Gasoline is showing quite a bit of strength, in the wake of the bearish supply numbers that we've seen recently.
The API numbers showed a build of 2.6 million barrels, and the EIA number that was released on Wednesday morning showed an even bigger build of 3.1 million barrels. So if we are showing a build in supply, why the strength?
There are a few factors—and while each is small, when put together, they spell out near-term supply problems for gasoline.
Refiners have had a few snags in getting supply out, with maintenance issues, unplanned shutdowns and problems with pipelines being the most visible. That is coupled with an increase in demand, which is because of the driving season and a slowly improving economy. Put this together, and the supply and demand picture is giving us a recipe for higher prices.
(Read more: Gasoline at the pump still rising but peak in sight)
The good news is that in a few weeks, the market will realize that we will have enough supply to meet demand, just as the summer driving season is winding down. This will cool off the market, but the wild card after that will be hurricane season.
Most of the nation's refiners are concentrated in two places: the Gulf and the Midwest. The Midwest is safe from hurricane impact, but as we have seen in the not-so-distant past, the Gulf is not.
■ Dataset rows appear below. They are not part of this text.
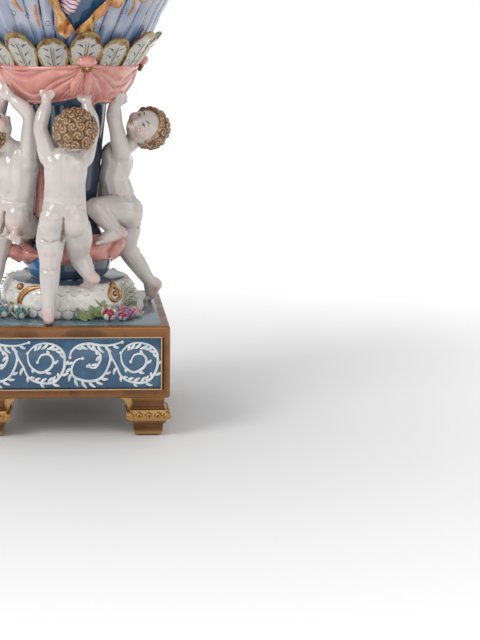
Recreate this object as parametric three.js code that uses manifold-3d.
// A large porcelain ewer: a gilded square plinth on four feet, a figure group of
// four putti round a stem, and the hollow ewer that they hold up.
// Millimetres, +Z up, the front of the object towards -Y, origin under its centre.
// An azimuth is measured from the front: 0 is -Y and a quarter turn is +X.
import * as THREE from 'three';
import { mergeVertices } from 'three/addons/utils/BufferGeometryUtils.js';
import Module from 'manifold-3d';

const wasm = await Module();
wasm.setup();

const TURN = 2 * Math.PI;
const DEGREE = Math.PI / 180;

// Clearance between one fired section and the next.
const seatGap = 0.4;

// Plinth
const plinthWidth = 220;
const plinthBoxHeight = 79;
const plinthWall = 8;
const panelSideBand = 9.7;
const panelTopBand = 12;
const panelBottomBand = 9.9;
const panelRecess = 2.6;
const reliefHeight = 2.2;
const footHeight = 43.5;
const footPadHalf = 16;
const footBandHalf = 23.2;
const footNeckHalf = 19.5;

// Figure group
const groupHeight = 233;
const moundRadius = 77;
const moundHeight = 37;
const discRadius = 60;
const knobRadius = 48;
const stemWaistRadius = 33;
const stemTopRadius = 44;
const drapeRollRadius = 12;
const flowerRadius = 13;
const flowerHeight = 9;
const flowerCircle = 84;

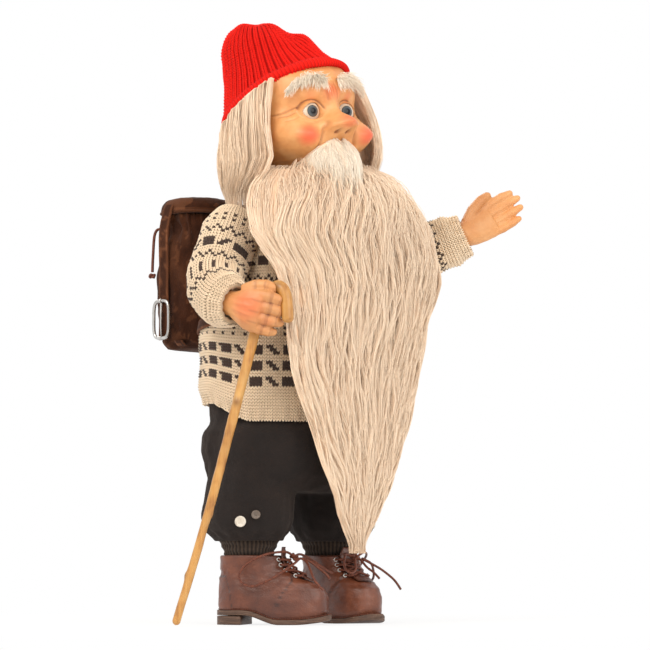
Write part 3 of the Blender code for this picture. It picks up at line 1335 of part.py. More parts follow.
def build():
    clear_scene()
    finishes = make_materials()
    figure = empty("figure", (0, 0, 0))
    for side_name in SIDES:
        make_boot(side_name, finishes, figure)
        make_leg(side_name, finishes, figure)
    make_trousers(finishes, figure)
    arm_forms = {(side_name, swing): arm_form(side_name, swing, finishes, figure)
                 for side_name in SIDES for swing in ARM_SWINGS[side_name]}
    make_torso(finishes, figure, arm_forms.values())
    right_arm = empty("arm_right", SHOULDER["right"], figure)
    left_arm = empty("arm_left", SHOULDER["left"], figure)
    make_arm("right", finishes, right_arm)
    make_arm("left", finishes, left_arm)
    make_hand("right", finishes, right_arm, stick_cutters(finishes, right_arm))
    make_hand("left", finishes, left_arm, [])
    make_stick(finishes, right_arm)
    head = empty("head_turn", (0, 0, CHIN_HEIGHT), figure)
    face = empty("face", (0, HEAD_SETBACK, 0), head)
    face.rotation_euler = (0, HEAD_LEAN, HEAD_TURNED)
    skull = make_head(finishes, face, head)
    head_form = cutter(loft("head_form", head_rings(GAP * 3), finishes["skin"], face))
    make_brows(finishes, face)
    make_beard(finishes, face, head, head_form, [arm_forms[side_name, 0] for side_name in SIDES])
    hat = make_hat(finishes, face)
    boolean(skull, skull_cutter(finishes, hat), solver="MANIFOLD")
    make_wig(finishes, face, head_form, hat_cutter(finishes, hat))
    make_bag(finishes, figure)
    make_lid(finishes, figure)
    for side_name in SIDES:
        make_keeper(side_name, finishes, figure)
        make_shoulder_strap(side_name, finishes, figure)
    centre_on_floor(figure)


build()
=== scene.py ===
"""Looks of the christmas gnome figurine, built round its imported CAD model."""
import math

import bpy
import numpy as np
from mathutils import Euler, Matrix, Vector, noise


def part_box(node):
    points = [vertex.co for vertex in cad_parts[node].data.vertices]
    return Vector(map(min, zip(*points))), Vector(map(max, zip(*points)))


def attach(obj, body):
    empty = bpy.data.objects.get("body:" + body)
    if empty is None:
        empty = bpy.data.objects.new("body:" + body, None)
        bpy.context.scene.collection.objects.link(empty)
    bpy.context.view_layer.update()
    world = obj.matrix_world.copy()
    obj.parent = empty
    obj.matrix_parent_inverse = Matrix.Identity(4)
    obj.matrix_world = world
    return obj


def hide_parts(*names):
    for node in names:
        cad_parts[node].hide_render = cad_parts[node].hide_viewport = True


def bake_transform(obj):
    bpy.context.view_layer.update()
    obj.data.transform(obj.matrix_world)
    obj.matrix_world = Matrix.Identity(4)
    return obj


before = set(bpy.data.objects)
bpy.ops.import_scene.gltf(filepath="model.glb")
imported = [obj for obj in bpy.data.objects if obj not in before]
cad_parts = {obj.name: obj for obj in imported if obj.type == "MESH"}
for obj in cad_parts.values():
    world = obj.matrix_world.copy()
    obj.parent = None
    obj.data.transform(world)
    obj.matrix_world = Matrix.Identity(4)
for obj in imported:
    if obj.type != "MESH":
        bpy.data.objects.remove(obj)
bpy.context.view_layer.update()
MM = 0.001
SIDES = {"right": -1, "left": 1}


def middle(node):
    """Centre of a CAD node's box."""
    low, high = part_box(node)
    return (low + high) / 2


# The doll's upright axis. Shapes below are written from it, like those of the CAD source.
AXIS = Vector((middle("neck_post").x, middle("neck_post").y, 0.0))
AXIS_ROW = np.array(AXIS)


# Camera: low, in front of the doll's right side. Lengths in metres; the azimuth is from the
# doll's front towards its right.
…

So while it's hard to predict what will happen, traders will certainly position themselves to take advantage of any spike in prices that might occur if storms head toward Texas and or Louisiana. To put it more simply, traders will get long so that they can profit from a potential hurricane.
I am still looking to buy dips in the gasoline market, with $3.08 to $3.10 as my target of entry. And I'm still looking to take profits between $3.20 and $3.25.